**Instruction**
Pick out every line that holds the string "slide" and copy it.

**Provided entries**

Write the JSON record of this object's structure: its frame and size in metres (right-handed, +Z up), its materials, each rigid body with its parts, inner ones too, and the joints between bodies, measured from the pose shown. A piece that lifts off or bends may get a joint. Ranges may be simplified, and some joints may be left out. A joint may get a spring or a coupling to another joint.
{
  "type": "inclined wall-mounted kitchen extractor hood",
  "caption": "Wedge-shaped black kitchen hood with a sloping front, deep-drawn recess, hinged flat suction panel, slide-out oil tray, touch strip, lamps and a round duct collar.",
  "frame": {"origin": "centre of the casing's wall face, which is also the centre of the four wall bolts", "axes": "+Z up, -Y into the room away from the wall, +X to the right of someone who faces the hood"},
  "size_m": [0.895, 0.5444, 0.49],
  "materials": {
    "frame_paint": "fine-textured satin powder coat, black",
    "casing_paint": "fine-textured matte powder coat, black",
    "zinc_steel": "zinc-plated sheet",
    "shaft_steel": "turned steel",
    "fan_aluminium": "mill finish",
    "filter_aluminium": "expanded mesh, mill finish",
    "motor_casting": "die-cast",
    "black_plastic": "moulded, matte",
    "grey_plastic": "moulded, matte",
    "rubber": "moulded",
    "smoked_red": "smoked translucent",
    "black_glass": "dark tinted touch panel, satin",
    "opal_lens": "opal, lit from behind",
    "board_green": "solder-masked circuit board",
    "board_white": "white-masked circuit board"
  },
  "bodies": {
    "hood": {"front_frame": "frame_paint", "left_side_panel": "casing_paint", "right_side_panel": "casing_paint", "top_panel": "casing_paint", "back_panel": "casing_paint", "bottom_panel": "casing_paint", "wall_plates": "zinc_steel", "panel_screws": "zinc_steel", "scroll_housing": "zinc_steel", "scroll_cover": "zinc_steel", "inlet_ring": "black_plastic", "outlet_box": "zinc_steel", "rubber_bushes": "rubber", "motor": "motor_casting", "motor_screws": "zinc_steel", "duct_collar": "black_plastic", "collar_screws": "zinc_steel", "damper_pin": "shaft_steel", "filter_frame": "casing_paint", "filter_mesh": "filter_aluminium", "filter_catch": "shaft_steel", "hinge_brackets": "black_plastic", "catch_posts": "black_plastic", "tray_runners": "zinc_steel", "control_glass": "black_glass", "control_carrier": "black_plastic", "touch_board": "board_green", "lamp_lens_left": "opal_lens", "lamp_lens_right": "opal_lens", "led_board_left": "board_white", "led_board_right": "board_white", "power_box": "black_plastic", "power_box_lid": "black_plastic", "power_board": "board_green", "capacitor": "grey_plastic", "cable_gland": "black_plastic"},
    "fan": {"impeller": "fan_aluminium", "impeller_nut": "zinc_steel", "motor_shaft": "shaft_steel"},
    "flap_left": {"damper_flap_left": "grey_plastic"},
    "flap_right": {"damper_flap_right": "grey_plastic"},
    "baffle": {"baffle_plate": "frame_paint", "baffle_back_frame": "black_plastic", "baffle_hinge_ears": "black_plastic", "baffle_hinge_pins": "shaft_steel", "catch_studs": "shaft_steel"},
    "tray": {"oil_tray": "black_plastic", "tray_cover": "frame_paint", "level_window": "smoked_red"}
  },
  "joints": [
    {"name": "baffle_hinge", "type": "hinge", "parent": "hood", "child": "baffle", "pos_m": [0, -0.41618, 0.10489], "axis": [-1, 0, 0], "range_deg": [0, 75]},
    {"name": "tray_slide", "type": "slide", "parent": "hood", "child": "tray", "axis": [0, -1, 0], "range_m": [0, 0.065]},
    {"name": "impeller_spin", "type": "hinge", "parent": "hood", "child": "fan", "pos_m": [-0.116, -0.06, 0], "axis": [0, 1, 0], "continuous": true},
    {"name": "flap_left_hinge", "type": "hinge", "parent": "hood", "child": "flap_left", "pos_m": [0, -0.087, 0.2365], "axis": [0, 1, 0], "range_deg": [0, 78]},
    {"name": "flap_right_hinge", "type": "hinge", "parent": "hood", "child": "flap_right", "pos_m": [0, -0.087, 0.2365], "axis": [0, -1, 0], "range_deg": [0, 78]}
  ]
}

...

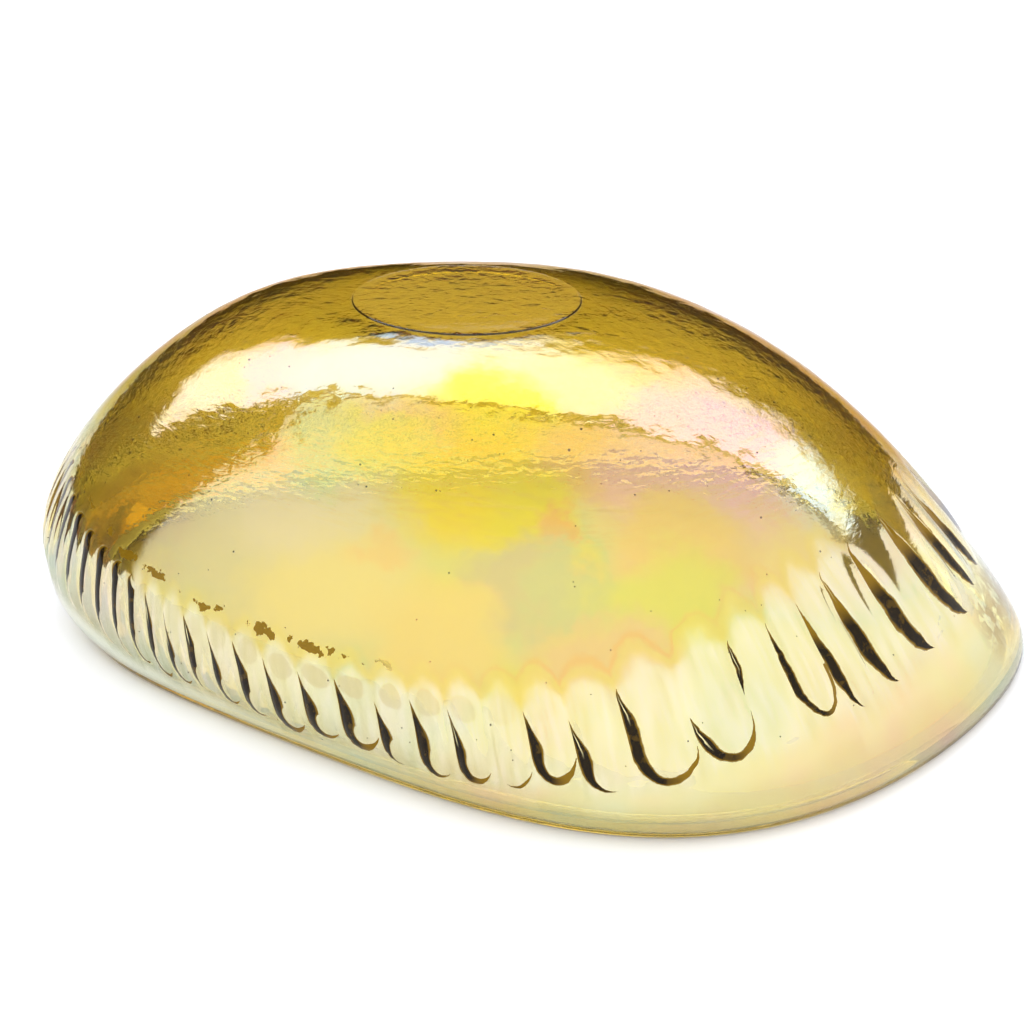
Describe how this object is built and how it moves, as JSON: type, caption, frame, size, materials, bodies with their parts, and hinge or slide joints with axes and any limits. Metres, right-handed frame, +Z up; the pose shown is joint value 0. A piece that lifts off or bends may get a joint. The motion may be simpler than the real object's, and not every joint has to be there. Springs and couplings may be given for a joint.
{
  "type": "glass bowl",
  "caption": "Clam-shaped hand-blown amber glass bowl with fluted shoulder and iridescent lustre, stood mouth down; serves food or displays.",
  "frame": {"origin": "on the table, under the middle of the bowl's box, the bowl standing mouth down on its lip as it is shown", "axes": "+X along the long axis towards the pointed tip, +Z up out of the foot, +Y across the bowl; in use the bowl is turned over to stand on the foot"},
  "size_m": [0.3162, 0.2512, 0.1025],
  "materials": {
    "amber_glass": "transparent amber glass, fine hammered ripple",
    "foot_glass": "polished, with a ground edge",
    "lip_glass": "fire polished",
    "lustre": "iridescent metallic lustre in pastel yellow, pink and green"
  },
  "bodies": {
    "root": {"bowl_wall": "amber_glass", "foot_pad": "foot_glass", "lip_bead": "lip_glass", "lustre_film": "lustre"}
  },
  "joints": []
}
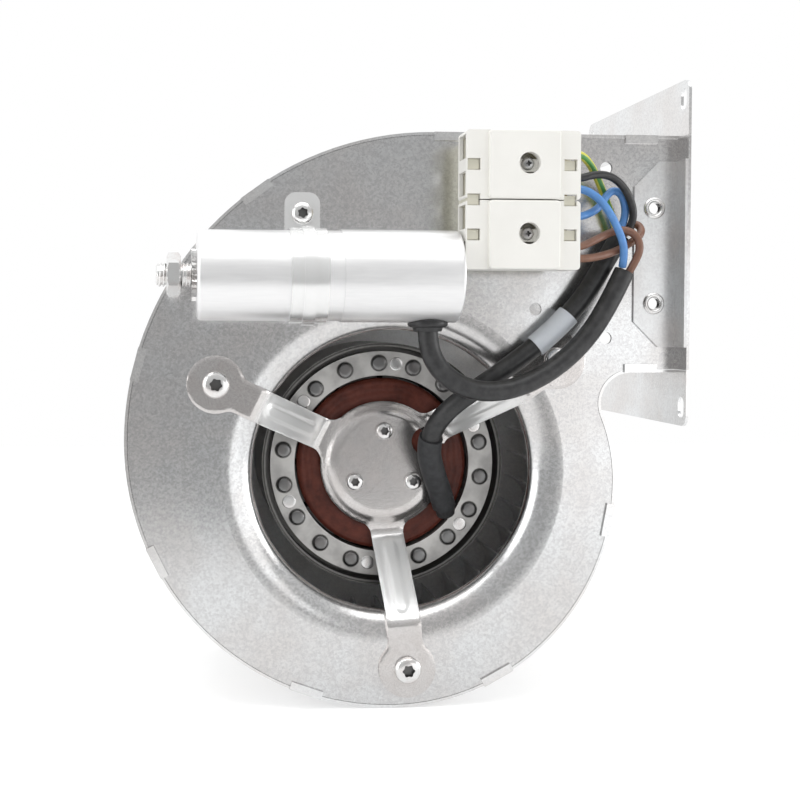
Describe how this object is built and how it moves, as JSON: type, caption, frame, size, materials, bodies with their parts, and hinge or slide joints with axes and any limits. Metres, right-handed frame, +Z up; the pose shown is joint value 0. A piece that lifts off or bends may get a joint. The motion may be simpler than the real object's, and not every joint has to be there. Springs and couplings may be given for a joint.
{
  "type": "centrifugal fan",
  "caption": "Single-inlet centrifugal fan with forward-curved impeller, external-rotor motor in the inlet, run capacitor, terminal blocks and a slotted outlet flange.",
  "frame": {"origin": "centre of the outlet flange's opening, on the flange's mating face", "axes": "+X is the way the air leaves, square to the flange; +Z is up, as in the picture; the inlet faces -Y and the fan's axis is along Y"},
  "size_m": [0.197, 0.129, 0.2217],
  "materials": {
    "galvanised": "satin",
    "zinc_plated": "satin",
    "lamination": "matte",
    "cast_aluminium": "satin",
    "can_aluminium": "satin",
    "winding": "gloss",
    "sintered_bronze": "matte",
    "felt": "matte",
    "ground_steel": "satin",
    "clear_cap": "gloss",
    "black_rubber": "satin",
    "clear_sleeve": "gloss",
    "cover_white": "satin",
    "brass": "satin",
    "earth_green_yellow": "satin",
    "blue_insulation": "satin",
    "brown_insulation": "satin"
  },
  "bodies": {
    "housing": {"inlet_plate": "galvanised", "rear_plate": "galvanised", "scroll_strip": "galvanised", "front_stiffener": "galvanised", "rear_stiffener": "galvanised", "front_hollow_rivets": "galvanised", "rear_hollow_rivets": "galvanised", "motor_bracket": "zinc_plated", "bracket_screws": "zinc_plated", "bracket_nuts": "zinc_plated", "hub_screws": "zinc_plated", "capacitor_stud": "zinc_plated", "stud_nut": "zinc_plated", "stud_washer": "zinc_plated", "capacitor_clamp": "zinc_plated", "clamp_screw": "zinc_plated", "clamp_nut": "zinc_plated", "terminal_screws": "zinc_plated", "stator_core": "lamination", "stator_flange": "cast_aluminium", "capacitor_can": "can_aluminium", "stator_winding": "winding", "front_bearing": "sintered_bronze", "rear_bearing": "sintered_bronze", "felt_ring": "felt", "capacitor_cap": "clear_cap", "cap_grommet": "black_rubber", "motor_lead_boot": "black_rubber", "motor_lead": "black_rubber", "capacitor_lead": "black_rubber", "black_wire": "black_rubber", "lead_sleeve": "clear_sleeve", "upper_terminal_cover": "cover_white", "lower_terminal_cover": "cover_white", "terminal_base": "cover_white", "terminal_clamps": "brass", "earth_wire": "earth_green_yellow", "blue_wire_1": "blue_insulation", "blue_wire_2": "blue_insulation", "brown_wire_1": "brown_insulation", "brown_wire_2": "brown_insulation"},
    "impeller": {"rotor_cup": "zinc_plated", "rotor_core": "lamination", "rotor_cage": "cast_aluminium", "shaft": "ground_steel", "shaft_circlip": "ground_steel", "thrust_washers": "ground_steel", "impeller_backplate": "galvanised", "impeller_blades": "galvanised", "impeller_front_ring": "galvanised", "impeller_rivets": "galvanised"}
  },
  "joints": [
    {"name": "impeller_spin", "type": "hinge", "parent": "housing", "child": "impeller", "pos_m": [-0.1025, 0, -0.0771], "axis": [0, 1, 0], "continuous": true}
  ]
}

--

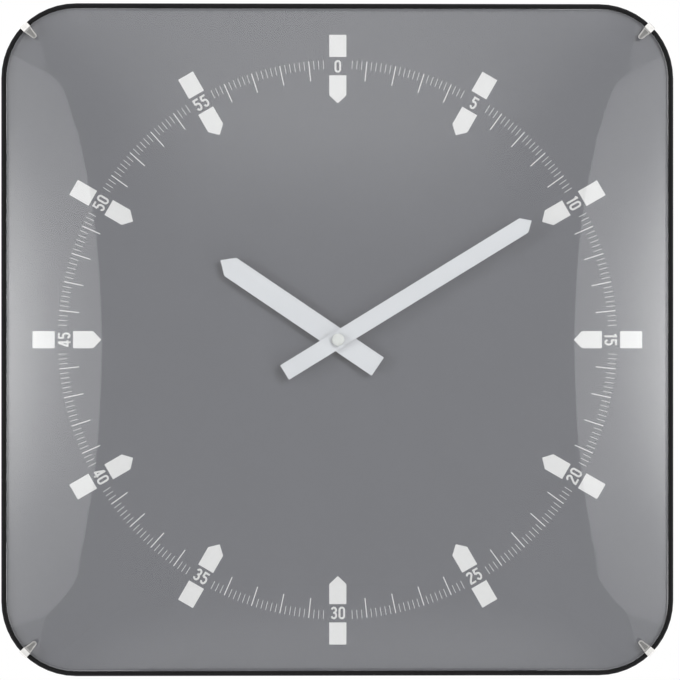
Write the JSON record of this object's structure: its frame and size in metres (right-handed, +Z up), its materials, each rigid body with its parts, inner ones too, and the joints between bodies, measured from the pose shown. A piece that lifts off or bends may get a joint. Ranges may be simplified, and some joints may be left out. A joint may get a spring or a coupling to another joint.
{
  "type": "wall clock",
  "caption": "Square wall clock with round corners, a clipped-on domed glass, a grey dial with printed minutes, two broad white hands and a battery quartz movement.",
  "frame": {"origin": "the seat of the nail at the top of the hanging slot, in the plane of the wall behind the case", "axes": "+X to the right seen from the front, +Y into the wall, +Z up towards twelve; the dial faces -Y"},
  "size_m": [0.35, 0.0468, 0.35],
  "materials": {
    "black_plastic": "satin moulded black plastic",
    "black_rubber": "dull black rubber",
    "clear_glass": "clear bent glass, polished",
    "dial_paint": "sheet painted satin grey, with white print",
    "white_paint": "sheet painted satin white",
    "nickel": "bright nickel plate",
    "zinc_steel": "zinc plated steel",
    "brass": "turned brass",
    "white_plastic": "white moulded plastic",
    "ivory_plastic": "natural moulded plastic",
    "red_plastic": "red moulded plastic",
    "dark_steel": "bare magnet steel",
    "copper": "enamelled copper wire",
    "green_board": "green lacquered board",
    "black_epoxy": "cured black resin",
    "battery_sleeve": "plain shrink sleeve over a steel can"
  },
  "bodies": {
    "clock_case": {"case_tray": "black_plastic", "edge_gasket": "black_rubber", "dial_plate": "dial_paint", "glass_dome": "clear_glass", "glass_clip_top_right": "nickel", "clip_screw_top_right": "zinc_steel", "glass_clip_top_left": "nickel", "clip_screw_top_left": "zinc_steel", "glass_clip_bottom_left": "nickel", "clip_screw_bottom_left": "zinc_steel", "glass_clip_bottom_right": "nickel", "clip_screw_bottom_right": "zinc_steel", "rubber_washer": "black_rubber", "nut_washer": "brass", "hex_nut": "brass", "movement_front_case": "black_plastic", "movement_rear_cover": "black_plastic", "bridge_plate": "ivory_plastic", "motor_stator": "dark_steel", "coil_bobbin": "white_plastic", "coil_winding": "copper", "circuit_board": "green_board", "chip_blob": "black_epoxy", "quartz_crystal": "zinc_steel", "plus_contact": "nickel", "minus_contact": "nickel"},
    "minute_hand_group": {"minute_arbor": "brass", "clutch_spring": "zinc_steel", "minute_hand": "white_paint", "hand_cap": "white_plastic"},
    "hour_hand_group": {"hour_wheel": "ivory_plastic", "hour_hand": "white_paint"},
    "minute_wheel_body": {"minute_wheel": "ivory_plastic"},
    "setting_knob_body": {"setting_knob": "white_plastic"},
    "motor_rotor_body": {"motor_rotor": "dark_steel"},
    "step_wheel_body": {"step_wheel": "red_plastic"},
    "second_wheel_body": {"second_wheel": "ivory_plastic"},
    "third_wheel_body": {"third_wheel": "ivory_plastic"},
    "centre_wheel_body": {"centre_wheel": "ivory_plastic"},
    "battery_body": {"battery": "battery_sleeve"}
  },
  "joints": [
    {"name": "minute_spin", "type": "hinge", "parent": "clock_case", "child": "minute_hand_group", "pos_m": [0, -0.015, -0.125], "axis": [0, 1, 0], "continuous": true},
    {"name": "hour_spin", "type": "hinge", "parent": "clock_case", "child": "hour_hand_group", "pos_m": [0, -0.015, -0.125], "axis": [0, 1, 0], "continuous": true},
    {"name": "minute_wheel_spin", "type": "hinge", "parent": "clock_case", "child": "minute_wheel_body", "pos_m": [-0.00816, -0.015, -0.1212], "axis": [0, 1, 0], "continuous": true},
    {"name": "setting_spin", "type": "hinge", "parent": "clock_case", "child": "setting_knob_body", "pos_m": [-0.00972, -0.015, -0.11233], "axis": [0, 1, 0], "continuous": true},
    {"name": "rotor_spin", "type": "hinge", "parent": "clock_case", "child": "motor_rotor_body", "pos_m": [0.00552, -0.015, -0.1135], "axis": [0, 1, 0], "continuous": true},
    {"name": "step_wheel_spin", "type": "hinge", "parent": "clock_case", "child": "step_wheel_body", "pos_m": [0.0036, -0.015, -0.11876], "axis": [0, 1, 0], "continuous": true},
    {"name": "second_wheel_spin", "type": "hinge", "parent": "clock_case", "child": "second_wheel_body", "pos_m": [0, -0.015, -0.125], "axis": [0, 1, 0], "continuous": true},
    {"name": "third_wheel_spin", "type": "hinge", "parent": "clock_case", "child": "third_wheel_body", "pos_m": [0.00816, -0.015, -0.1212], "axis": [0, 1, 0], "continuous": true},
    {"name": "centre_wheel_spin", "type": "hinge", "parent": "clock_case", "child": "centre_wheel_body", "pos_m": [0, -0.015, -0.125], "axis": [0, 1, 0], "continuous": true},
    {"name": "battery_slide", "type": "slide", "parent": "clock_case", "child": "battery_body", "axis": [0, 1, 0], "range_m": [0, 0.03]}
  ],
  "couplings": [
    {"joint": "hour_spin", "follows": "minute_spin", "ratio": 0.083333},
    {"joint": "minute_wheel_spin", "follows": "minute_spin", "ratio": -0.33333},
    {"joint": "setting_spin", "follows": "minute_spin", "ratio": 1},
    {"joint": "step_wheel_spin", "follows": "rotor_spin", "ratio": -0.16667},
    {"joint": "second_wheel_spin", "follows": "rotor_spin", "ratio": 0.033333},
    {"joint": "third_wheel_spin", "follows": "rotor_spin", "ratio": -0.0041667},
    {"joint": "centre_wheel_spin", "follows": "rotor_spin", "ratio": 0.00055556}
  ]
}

**Output**
  "caption": "Wedge-shaped black kitchen hood with a sloping front, deep-drawn recess, hinged flat suction panel, slide-out oil tray, touch strip, lamps and a round duct collar.",
    {"name": "tray_slide", "type": "slide", "parent": "hood", "child": "tray", "axis": [0, -1, 0], "range_m": [0, 0.065]},
Describe how this object is built and how it moves, as JSON: type, caption, frame, size, materials, bodies with their parts, and hinge or slide joints with axes and any limits. Metres, right-handed frame, +Z up; the pose shown is joint value 0. A piece that lifts off or bends may get a joint. The motion may be simpler than the real object's, and not every joint has to be there. Springs and couplings may be given for a joint.
Describe how this object is built and how it moves, as JSON: type, caption, frame, size, materials, bodies with their parts, and hinge or slide joints with axes and any limits. Metres, right-handed frame, +Z up; the pose shown is joint value 0. A piece that lifts off or bends may get a joint. The motion may be simpler than the real object's, and not every joint has to be there. Springs and couplings may be given for a joint.
    {"name": "battery_slide", "type": "slide", "parent": "clock_case", "child": "battery_body", "axis": [0, 1, 0], "range_m": [0, 0.03]}